::: DATASET EXCERPT

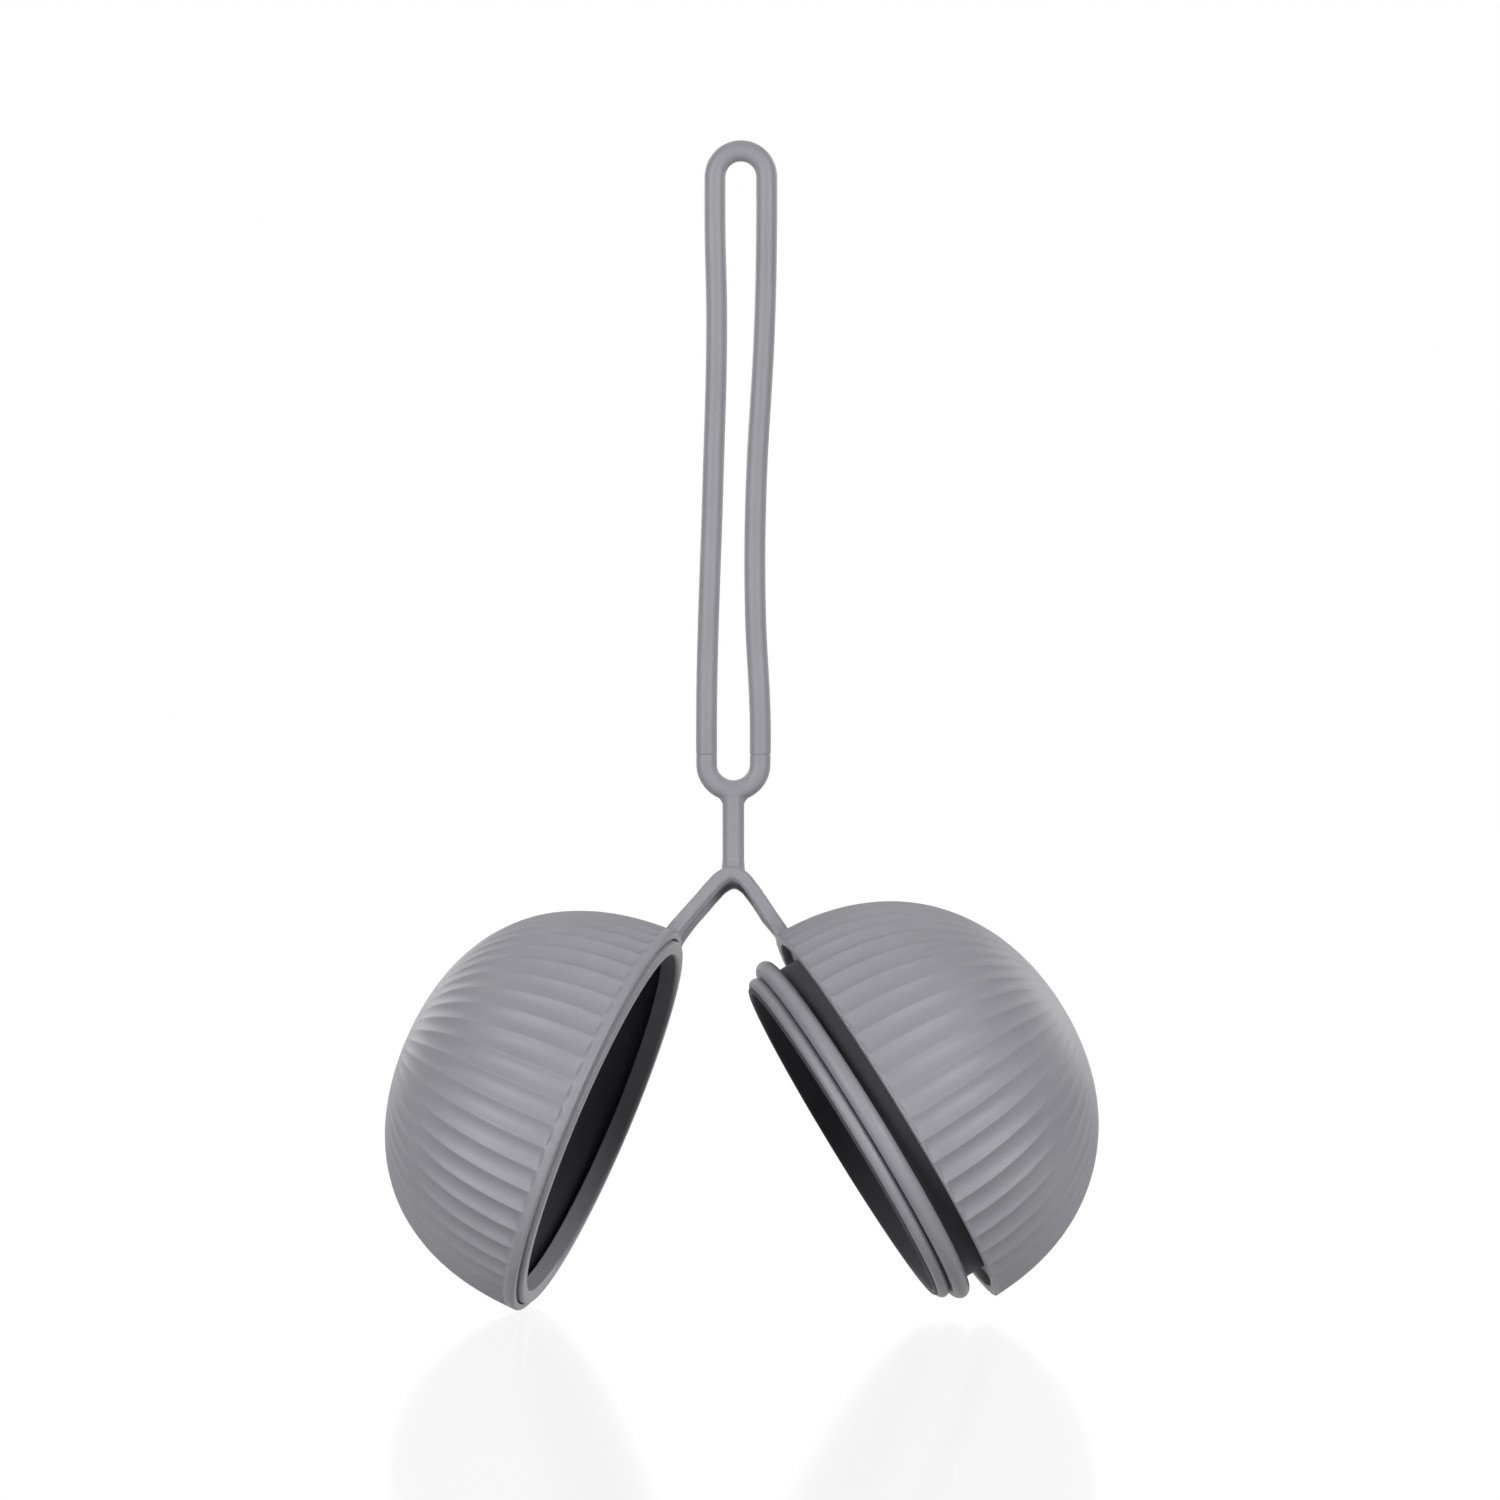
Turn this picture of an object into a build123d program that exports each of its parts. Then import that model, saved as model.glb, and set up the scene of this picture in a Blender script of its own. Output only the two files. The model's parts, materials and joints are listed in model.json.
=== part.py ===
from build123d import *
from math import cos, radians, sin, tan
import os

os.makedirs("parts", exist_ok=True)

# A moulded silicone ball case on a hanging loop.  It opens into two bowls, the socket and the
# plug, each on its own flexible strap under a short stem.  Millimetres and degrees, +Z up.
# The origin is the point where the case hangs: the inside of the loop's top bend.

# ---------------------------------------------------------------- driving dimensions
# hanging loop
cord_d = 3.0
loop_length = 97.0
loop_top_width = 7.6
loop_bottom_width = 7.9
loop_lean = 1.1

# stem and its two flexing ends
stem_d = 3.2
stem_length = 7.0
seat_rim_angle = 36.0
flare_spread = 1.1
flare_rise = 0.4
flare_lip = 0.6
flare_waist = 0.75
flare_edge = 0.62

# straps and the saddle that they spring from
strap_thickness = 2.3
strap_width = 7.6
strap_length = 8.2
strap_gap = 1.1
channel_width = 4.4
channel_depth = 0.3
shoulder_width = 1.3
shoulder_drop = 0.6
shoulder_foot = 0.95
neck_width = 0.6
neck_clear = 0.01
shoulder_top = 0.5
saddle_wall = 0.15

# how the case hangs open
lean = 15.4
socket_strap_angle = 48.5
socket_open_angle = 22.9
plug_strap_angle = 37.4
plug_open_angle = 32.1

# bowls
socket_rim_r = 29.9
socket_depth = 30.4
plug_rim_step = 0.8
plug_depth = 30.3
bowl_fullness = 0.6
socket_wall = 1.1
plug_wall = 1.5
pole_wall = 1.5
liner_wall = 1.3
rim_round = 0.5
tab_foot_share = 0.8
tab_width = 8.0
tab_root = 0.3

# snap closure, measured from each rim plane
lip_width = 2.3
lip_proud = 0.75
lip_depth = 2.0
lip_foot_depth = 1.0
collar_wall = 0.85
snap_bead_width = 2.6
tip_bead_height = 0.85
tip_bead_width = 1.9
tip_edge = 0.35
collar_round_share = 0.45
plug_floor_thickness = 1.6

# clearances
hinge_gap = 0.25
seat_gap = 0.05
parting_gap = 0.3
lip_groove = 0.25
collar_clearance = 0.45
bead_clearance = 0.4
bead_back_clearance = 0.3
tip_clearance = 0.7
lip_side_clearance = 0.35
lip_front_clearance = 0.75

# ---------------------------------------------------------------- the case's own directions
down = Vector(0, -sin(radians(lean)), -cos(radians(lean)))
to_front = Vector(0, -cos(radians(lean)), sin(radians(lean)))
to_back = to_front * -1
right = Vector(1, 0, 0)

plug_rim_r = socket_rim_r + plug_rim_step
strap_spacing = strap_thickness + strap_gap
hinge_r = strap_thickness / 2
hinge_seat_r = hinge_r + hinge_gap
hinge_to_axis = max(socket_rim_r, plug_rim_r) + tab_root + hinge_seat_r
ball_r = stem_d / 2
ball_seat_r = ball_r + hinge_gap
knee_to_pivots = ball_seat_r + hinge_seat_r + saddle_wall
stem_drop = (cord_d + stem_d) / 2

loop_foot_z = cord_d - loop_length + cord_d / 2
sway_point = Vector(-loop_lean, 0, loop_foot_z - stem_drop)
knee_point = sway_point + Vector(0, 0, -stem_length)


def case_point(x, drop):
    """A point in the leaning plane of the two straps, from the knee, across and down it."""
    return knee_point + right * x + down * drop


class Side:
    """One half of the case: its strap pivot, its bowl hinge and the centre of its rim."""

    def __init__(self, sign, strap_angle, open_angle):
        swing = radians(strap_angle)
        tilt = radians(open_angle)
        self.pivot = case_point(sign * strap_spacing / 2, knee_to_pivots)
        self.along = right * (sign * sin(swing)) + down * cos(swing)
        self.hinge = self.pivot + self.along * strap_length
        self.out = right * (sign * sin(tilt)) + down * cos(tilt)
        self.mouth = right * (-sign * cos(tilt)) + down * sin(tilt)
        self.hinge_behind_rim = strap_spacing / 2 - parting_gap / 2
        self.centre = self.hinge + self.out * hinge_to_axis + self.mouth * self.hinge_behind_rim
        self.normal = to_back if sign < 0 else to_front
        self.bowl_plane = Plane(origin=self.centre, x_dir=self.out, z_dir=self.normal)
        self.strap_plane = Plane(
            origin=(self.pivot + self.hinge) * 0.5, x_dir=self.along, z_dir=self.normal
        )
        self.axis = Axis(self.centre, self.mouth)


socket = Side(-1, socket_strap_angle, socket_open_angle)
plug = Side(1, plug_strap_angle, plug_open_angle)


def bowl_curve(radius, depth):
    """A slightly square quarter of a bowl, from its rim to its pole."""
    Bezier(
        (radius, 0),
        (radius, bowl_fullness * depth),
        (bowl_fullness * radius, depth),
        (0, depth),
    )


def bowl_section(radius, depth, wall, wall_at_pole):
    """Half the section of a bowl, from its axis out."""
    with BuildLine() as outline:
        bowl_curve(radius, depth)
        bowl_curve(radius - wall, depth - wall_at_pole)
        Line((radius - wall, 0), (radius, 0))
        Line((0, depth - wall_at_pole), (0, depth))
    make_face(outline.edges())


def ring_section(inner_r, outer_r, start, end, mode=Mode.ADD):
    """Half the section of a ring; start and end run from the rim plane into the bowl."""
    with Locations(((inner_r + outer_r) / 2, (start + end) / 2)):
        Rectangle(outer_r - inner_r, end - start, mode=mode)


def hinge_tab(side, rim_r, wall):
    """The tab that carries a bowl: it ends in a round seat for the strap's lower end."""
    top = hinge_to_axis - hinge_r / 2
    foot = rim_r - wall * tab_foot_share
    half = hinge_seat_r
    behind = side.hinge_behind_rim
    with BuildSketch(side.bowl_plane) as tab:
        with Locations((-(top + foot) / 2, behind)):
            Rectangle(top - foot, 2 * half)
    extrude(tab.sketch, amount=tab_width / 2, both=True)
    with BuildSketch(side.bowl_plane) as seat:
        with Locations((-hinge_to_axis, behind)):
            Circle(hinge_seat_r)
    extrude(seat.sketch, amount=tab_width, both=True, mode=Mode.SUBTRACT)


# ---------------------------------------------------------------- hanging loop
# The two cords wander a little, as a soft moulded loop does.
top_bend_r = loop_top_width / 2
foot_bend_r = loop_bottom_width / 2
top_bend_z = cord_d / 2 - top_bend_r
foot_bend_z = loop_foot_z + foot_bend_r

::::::

§ **YOUR GOAL**
Restate, word for word and with nothing added, the lines from the first line of the listing through the one where "lip_front_clearance = 0.75" stands.

§ **SOLUTION FOR THIS EXERCISE**
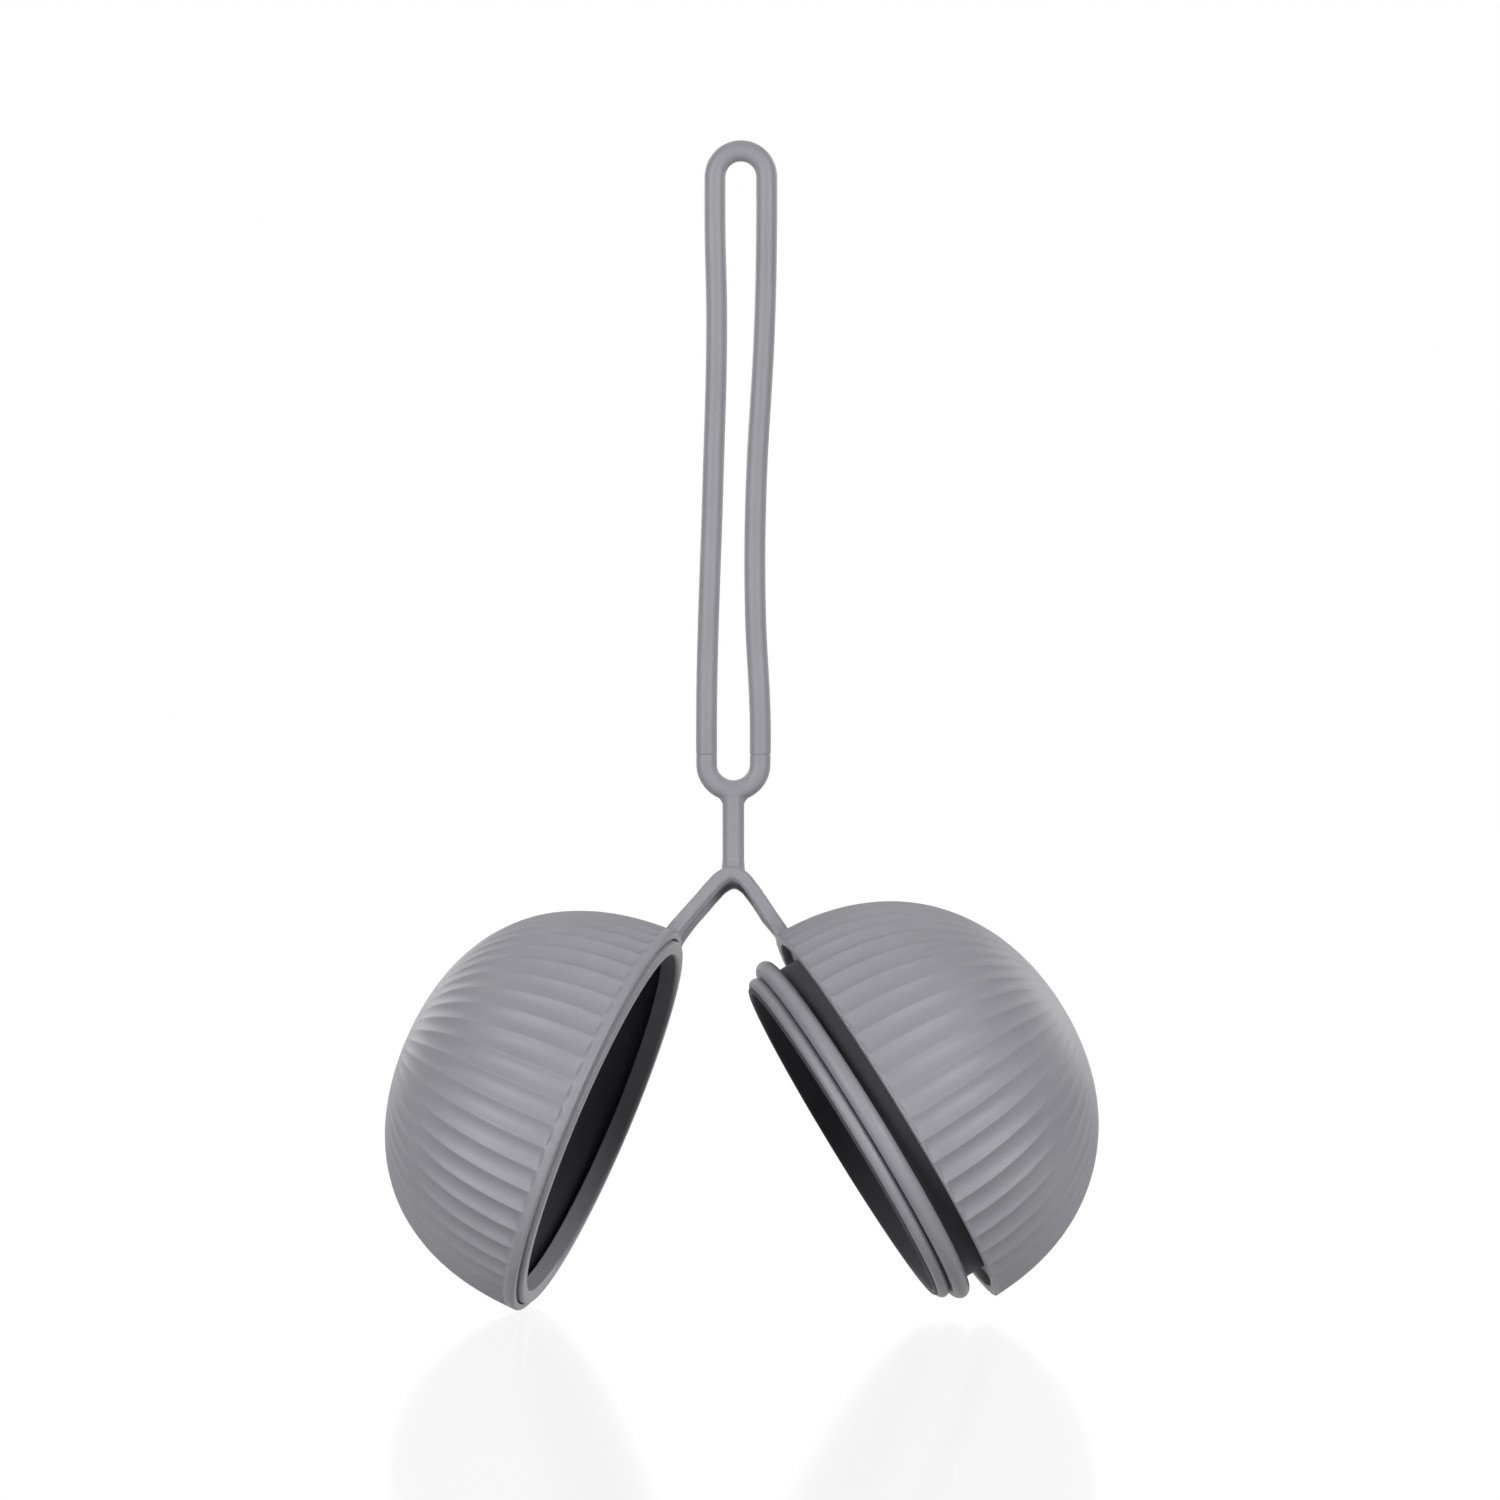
Turn this picture of an object into a build123d program that exports each of its parts. Then import that model, saved as model.glb, and set up the scene of this picture in a Blender script of its own. Output only the two files. The model's parts, materials and joints are listed in model.json.
=== part.py ===
from build123d import *
from math import cos, radians, sin, tan
import os

os.makedirs("parts", exist_ok=True)

# A moulded silicone ball case on a hanging loop.  It opens into two bowls, the socket and the
# plug, each on its own flexible strap under a short stem.  Millimetres and degrees, +Z up.
# The origin is the point where the case hangs: the inside of the loop's top bend.

# ---------------------------------------------------------------- driving dimensions
# hanging loop
cord_d = 3.0
loop_length = 97.0
loop_top_width = 7.6
loop_bottom_width = 7.9
loop_lean = 1.1

# stem and its two flexing ends
stem_d = 3.2
stem_length = 7.0
seat_rim_angle = 36.0
flare_spread = 1.1
flare_rise = 0.4
flare_lip = 0.6
flare_waist = 0.75
flare_edge = 0.62

# straps and the saddle that they spring from
strap_thickness = 2.3
strap_width = 7.6
strap_length = 8.2
strap_gap = 1.1
channel_width = 4.4
channel_depth = 0.3
shoulder_width = 1.3
shoulder_drop = 0.6
shoulder_foot = 0.95
neck_width = 0.6
neck_clear = 0.01
shoulder_top = 0.5
saddle_wall = 0.15

# how the case hangs open
lean = 15.4
socket_strap_angle = 48.5
socket_open_angle = 22.9
plug_strap_angle = 37.4
plug_open_angle = 32.1

# bowls
socket_rim_r = 29.9
socket_depth = 30.4
plug_rim_step = 0.8
plug_depth = 30.3
bowl_fullness = 0.6
socket_wall = 1.1
plug_wall = 1.5
pole_wall = 1.5
liner_wall = 1.3
rim_round = 0.5
tab_foot_share = 0.8
tab_width = 8.0
tab_root = 0.3

# snap closure, measured from each rim plane
lip_width = 2.3
lip_proud = 0.75
lip_depth = 2.0
lip_foot_depth = 1.0
collar_wall = 0.85
snap_bead_width = 2.6
tip_bead_height = 0.85
tip_bead_width = 1.9
tip_edge = 0.35
collar_round_share = 0.45
plug_floor_thickness = 1.6

# clearances
hinge_gap = 0.25
seat_gap = 0.05
parting_gap = 0.3
lip_groove = 0.25
collar_clearance = 0.45
bead_clearance = 0.4
bead_back_clearance = 0.3
tip_clearance = 0.7
lip_side_clearance = 0.35
lip_front_clearance = 0.75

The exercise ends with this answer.